Formerly known as the Royal Bank of Scotland, the high street lender paid its CEO, Paul Thwaite, $6.2 million in his first full year at the helm in 2024—just below his maximum potential payout of $6.8 million. The bank’s board has now proposed increasing his maximum earnings by 43%, potentially allowing him to earn up to $9.7 million for a single year’s performance. According to projections in NatWest’s annual report, his total pay package could rise to approximately $12 million if the bank’s share price were to climb by 50%, since a large portion of his compensation is tied to long-term stock-based bonuses.

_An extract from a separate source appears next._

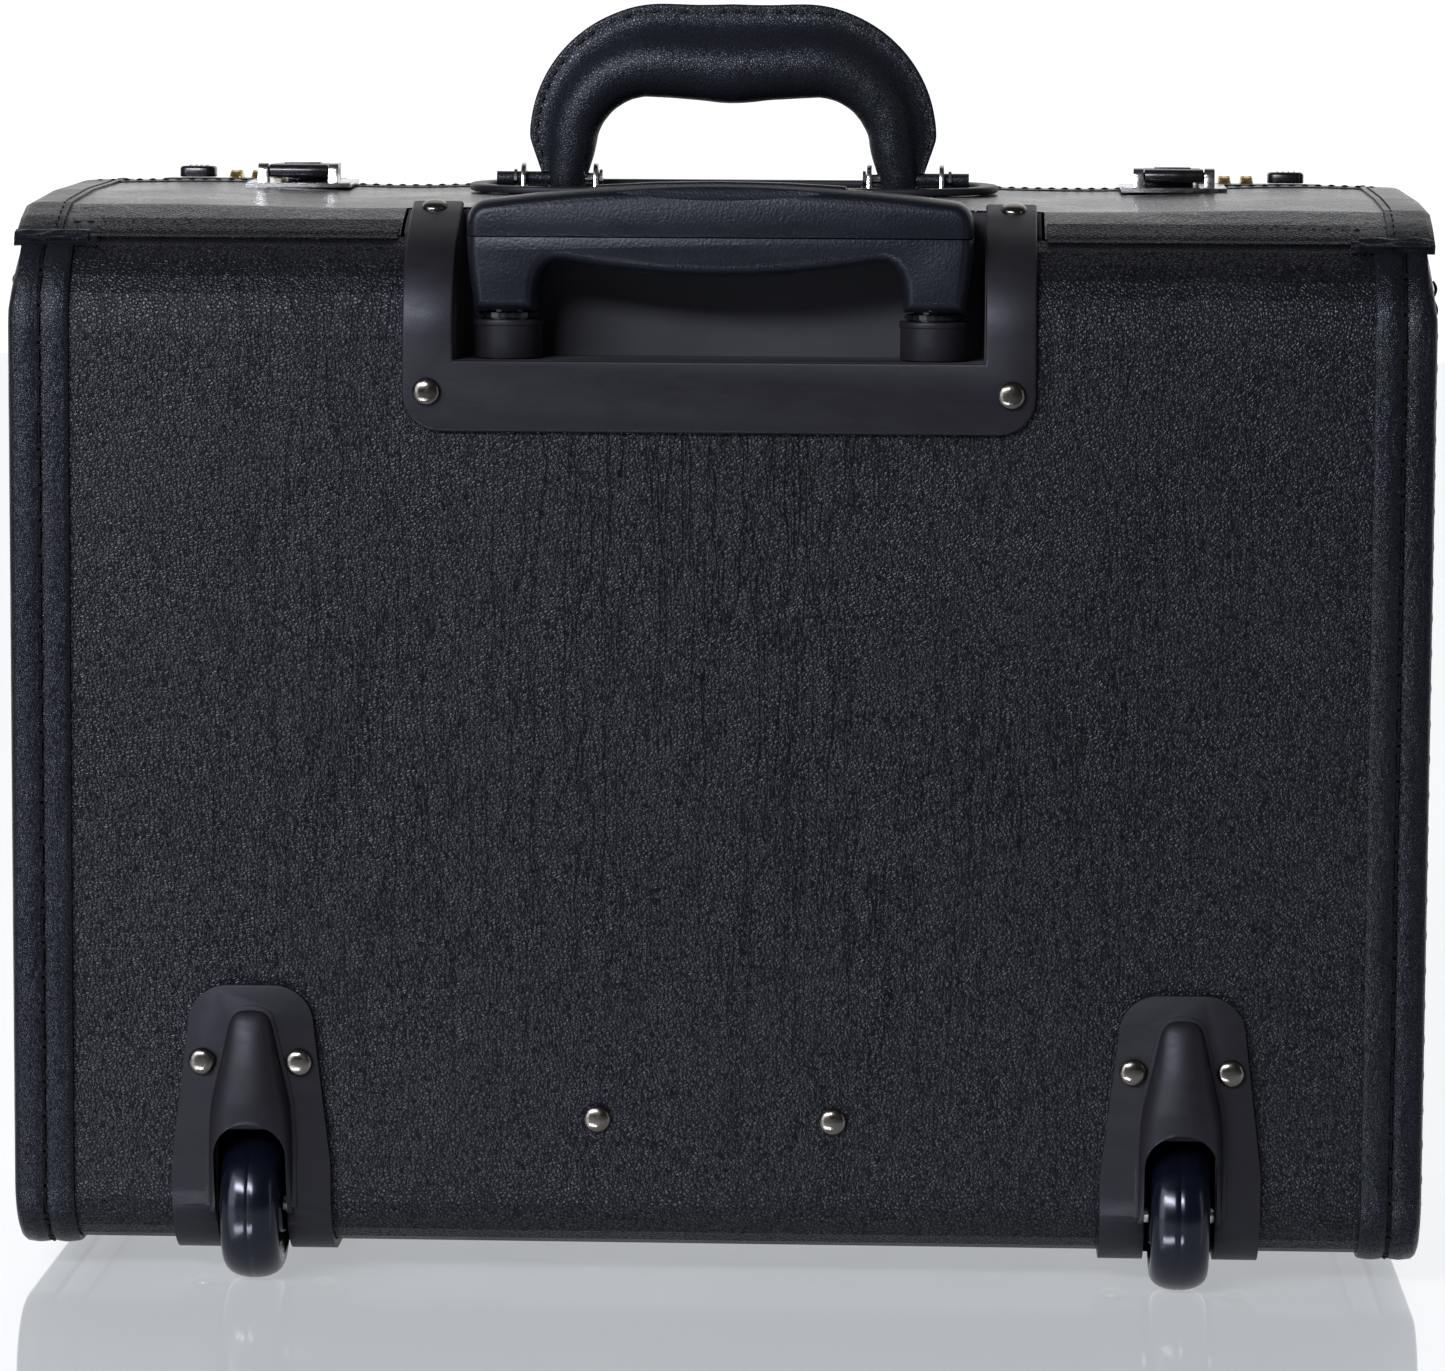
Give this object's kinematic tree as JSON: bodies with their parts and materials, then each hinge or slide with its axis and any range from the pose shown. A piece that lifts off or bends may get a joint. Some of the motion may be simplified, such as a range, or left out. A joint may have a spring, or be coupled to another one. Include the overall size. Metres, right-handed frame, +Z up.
{
  "type": "pilot rolling flight case",
  "caption": "Upright case of leatherette-covered board with sewn edge bindings, a telescopic trolley in a rear recess, rear wheels, top lids with combination locks and a folding handle",
  "frame": {"origin": "middle of the footprint, on the floor", "axes": "+Z up, +X along the case's width to the right as seen from the rear, +Y from the rear wall (trolley and wheels) to the front wall"},
  "size_m": [0.4608, 0.24, 0.4186],
  "materials": {
    "covering": "black grained leatherette over rigid board, fine pebble grain with soft creases",
    "binding": "smooth black leatherette strip, sewn with black thread",
    "board": "dark fibreboard",
    "trim_plastic": "smooth satin black moulding",
    "grip_plastic": "fine-textured black moulding",
    "tube_metal": "black coated tube",
    "rivet_metal": "gunmetal nickel plate",
    "steel": "bright nickel plate",
    "lock_metal": "black nickel plate",
    "brass": "brass number wheels",
    "tyre": "glossy black polyurethane",
    "foot_rubber": "matt black rubber"
  },
  "bodies": {
    "case": {"body_wrap": "covering", "side_panel_left": "covering", "side_panel_right": "covering", "recess_tray": "covering", "edge_binding_left": "binding", "edge_binding_right": "binding", "handle_bridge": "board", "file_divider": "board", "handle_well": "trim_plastic", "trolley_bezel": "trim_plastic", "wheel_housing_left": "trim_plastic", "wheel_housing_right": "trim_plastic", "tube_collar_left": "trim_plastic", "tube_collar_right": "trim_plastic", "outer_tube_left": "tube_metal", "outer_tube_right": "tube_metal", "bezel_rivet_left": "rivet_metal", "bezel_rivet_right": "rivet_metal", "bracket_rivet_left": "rivet_metal", "bracket_rivet_right": "rivet_metal", "housing_rivet_left_inner": "rivet_metal", "housing_rivet_left_outer": "rivet_metal", "housing_rivet_right_inner": "rivet_metal", "housing_rivet_right_outer": "rivet_metal", "tube_foot_bracket": "steel", "axle_left": "steel", "axle_right": "steel", "handle_bracket_left": "steel", "handle_bracket_right": "steel", "handle_pin_left": "steel", "handle_pin_right": "steel", "front_foot_left": "foot_rubber", "front_foot_right": "foot_rubber"},
    "middle_stage": {"middle_tube_left": "tube_metal", "middle_tube_right": "tube_metal"},
    "grip_stage": {"inner_tube_left": "tube_metal", "inner_tube_right": "tube_metal", "grip_upper": "grip_plastic", "grip_lower": "grip_plastic"},
    "release_button_body": {"release_button": "grip_plastic"},
    "rear_lid_body": {"rear_lid": "covering", "lid_ring": "trim_plastic", "hasp_plate_left": "lock_metal", "hasp_plate_right": "lock_metal"},
    "front_lid_body": {"front_lid": "covering", "lock_body_left": "lock_metal", "lock_body_right": "lock_metal"},
    "carry_handle_body": {"carry_handle": "binding"},
    "hasp_left_body": {"hasp_left": "lock_metal"},
    "lock_button_left_body": {"lock_button_left": "lock_metal"},
    "wheel_left_body": {"wheel_left": "tyre"},
    "dial_left_1_body": {"dial_left_1": "brass"},
    "dial_left_2_body": {"dial_left_2": "brass"},
    "dial_left_3_body": {"dial_left_3": "brass"},
    "hasp_right_body": {"hasp_right": "lock_metal"},
    "lock_button_right_body": {"lock_button_right": "lock_metal"},
    "wheel_right_body": {"wheel_right": "tyre"},
    "dial_right_1_body": {"dial_right_1": "brass"},
    "dial_right_2_body": {"dial_right_2": "brass"},
    "dial_right_3_body": {"dial_right_3": "brass"}
  },
  "joints": [
    {"name": "trolley_stage_1", "type": "slide", "parent": "case", "child": "middle_stage", "axis": [0, 0, 1], "range_m": [0, 0.2]},
    {"name": "trolley_stage_2", "type": "slide", "parent": "middle_stage", "child": "grip_stage", "axis": [0, 0, 1], "range_m": [0, 0.2]},
    {"name": "release_button_press", "type": "slide", "parent": "grip_stage", "child": "release_button_body", "axis": [0, 0, -1], "range_m": [0, 0.003], "stiffness_N_per_m": 300, "springref_m": -0.004},
    {"name": "rear_lid_open", "type": "hinge", "parent": "case", "child": "rear_lid_body", "pos_m": [0, -0.0854, 0.3422], "axis": [-1, 0, 0], "range_deg": [-95, 0]},
    {"name": "front_lid_open", "type": "hinge", "parent": "case", "child": "front_lid_body", "pos_m": [0, 0.0981, 0.3422], "axis": [1, 0, 0], "range_deg": [-110, 0]},
    {"name": "carry_handle_fold", "type": "hinge", "parent": "case", "child": "carry_handle_body", "pos_m": [0, 0.002, 0.3595], "axis": [1, 0, 0], "range_deg": [-65, 65]},
    {"name": "hasp_left_lift", "type": "hinge", "parent": "rear_lid_body", "child": "hasp_left_body", "pos_m": [-0.15, 0.0225, 0.3611], "axis": [1, 0, 0], "range_deg": [0, 110]},
    {"name": "lock_button_left_slide", "type": "slide", "parent": "front_lid_body", "child": "lock_button_left_body", "axis": [-1, 0, 0], "range_m": [0, 0.004], "stiffness_N_per_m": 300, "springref_m": -0.003},
    {"name": "dial_left_1_turn", "type": "hinge", "parent": "front_lid_body", "child": "dial_left_1_body", "pos_m": [-0.1615, 0.066, 0.3546], "axis": [1, 0, 0], "continuous": true},
    {"name": "dial_left_2_turn", "type": "hinge", "parent": "front_lid_body", "child": "dial_left_2_body", "pos_m": [-0.1692, 0.066, 0.3546], "axis": [1, 0, 0], "continuous": true},
    {"name": "dial_left_3_turn", "type": "hinge", "parent": "front_lid_body", "child": "dial_left_3_body", "pos_m": [-0.1769, 0.066, 0.3546], "axis": [1, 0, 0], "continuous": true},
    {"name": "wheel_left_spin", "type": "hinge", "parent": "case", "child": "wheel_left_body", "pos_m": [-0.1515, -0.095, 0.025], "axis": [1, 0, 0], "continuous": true},
    {"name": "hasp_right_lift", "type": "hinge", "parent": "rear_lid_body", "child": "hasp_right_body", "pos_m": [0.15, 0.0225, 0.3611], "axis": [1, 0, 0], "range_deg": [0, 110]},
    {"name": "lock_button_right_slide", "type": "slide", "parent": "front_lid_body", "child": "lock_button_right_body", "axis": [1, 0, 0], "range_m": [0, 0.004], "stiffness_N_per_m": 300, "springref_m": -0.003},
    {"name": "dial_right_1_turn", "type": "hinge", "parent": "front_lid_body", "child": "dial_right_1_body", "pos_m": [0.1615, 0.066, 0.3546], "axis": [1, 0, 0], "continuous": true},
    {"name": "dial_right_2_turn", "type": "hinge", "parent": "front_lid_body", "child": "dial_right_2_body", "pos_m": [0.1692, 0.066, 0.3546], "axis": [1, 0, 0], "continuous": true},
    {"name": "dial_right_3_turn", "type": "hinge", "parent": "front_lid_body", "child": "dial_right_3_body", "pos_m": [0.1769, 0.066, 0.3546], "axis": [1, 0, 0], "continuous": true},
    {"name": "wheel_right_spin", "type": "hinge", "parent": "case", "child": "wheel_right_body", "pos_m": [0.1515, -0.095, 0.025], "axis": [1, 0, 0], "continuous": true}
  ]
}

Banker Bonuses Surge as Privatization Nears
The proposed pay hike coincides with NatWest’s decision to raise its banker bonus pool by 24% to $563.6 million, the largest since 2013. This increase aligns with the bank’s expectations that it will transition back to full private ownership later this year.
The UK Treasury had injected nearly $58 billion into RBS during the financial crisis, resulting in taxpayers owning approximately 84% of the bank. Over time, that stake has been gradually reduced to below 7% through incremental share sales. The same approach is expected to continue until the government’s remaining holdings are fully sold off. A previous campaign led by the former Conservative government, which aimed to sell shares directly to the public with broadcaster Sir Trevor McDonald as its frontman, was ultimately abandoned.
Thwaite has indicated that the bank is on track to return to private hands by June.
Profits Rise Alongside CEO Pay Proposal
NatWest reported a modest 0.3% increase in pre-tax profits for 2024, reaching $7.8 billion. Additionally, the bank announced a year-end dividend payout totaling $1.5 billion, which will be distributed among shareholders, including the Treasury. Based on its current stake of just under 7%, the government could receive approximately $105.8 million from this distribution.
While Thwaite’s new pay policy will require shareholder approval at NatWest’s annual general meeting in April, critics have voiced concerns over the return of high executive bonuses.
Criticism Over Rising Pay Culture
Campaigners have argued that reviving a high-bonus culture is not in the UK’s broader economic interest. Luke Hildyard, executive director of the High Pay Centre think tank, suggested that as the global financial crisis fades from memory, banks and large corporations are reverting to pay structures that exacerbated inequality and contributed to economic instability. He stated that such a trend is neither desirable nor beneficial for the economy.